ABSTRACT

Analysing social policies means tackling questions of values and choices regarding justice, as de Leonardis (2002) maintains. Welfare practices and policies incorporate world views, principles, categorization and criteria for judging what is held to be just, opportune and desirable and what is not. Even giving a definition of welfare is an operation with considerable normative implications, which is anything but neutral. This initial chapter, which presents the conceptual and analytical instru-

ments used in the volume, begins with a discussion of the approaches that have brought into focus the cognitive and normative dimension of policies.1

For those who refer to sociological neo-institutionalism, ideas and institutions are overlapping dimensions, even though they do not coincide. It is from this perspective that some coordinates of institutional analyses are referred to later. Focusing on the institutional value of ideas or on the cognitive/normative dimension of institutions means bringing the social and political mix that constitutes social policies to the centre of attention. However, ideas count but so do the tools and mechanisms of coordination by which rights and mutual obligations are instituted (Streeck and Thelen, eds, 2005). Thus, in the following chapters, when referring to institutions I shall privilege the practice of combination and not separation: as well as ideas, I shall take into account the formal arrangements and instruments that regulate and mediate social and public life.

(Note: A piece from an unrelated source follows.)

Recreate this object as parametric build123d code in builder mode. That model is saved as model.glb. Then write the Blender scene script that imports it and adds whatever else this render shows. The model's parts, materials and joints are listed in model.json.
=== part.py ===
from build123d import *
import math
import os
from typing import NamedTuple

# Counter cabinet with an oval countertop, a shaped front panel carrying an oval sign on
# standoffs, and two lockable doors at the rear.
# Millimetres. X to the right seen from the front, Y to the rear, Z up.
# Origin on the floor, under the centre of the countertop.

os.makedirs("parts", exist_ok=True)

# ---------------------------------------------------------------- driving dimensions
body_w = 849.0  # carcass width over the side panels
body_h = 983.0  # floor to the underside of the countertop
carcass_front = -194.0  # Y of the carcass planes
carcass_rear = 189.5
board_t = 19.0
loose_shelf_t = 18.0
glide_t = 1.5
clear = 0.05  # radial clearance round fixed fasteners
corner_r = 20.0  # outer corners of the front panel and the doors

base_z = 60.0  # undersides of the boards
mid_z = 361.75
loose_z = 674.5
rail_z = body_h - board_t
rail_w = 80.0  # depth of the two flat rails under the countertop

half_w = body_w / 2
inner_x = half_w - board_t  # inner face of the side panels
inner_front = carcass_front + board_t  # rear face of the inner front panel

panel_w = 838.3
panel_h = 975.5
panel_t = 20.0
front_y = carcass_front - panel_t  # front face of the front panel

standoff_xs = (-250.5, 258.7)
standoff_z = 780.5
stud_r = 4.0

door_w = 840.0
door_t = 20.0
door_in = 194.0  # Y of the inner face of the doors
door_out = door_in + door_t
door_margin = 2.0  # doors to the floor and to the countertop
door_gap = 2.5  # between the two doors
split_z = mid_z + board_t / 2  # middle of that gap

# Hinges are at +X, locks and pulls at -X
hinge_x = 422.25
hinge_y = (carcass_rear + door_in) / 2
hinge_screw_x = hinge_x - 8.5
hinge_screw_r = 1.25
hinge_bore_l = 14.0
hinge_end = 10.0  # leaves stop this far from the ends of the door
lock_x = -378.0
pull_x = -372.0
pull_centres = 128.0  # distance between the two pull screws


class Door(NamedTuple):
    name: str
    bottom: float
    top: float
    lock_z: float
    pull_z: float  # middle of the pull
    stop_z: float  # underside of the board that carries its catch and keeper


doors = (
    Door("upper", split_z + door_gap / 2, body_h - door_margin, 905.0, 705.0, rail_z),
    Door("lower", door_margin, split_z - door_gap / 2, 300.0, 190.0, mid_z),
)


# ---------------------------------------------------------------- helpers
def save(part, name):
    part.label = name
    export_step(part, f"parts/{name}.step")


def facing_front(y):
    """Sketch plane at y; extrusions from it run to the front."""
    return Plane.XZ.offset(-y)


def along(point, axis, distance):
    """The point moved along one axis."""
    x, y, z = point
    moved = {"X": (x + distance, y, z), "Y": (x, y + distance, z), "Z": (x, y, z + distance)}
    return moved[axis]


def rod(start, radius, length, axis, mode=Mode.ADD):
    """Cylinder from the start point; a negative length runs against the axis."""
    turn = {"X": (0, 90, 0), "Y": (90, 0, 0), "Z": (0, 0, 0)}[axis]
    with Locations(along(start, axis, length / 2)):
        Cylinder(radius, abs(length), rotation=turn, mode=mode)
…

This points to the embeddedness of individual agency: the powers and freedoms of actors have to be analysed with reference to social and institutional aspects and not just the individual rationality (Blakeley and Evans, 2009). I shall not, therefore, dwell on interests, taking for granted both their role in the vocabulary of motives and the fact that their very interpretation is filtered through institutional elements and contexts. Instead, I shall discuss agency by taking as my starting point Amartya Sen’s (1992, 1999) capabilities approach, which has gained a leading position in discourse and the public agenda as a perspective for re-thinking citizenship and re-designing welfare. The most important point affecting the issues we are about to analyse is that this approach helps tackle the question of what kind of agency is involved in social policies.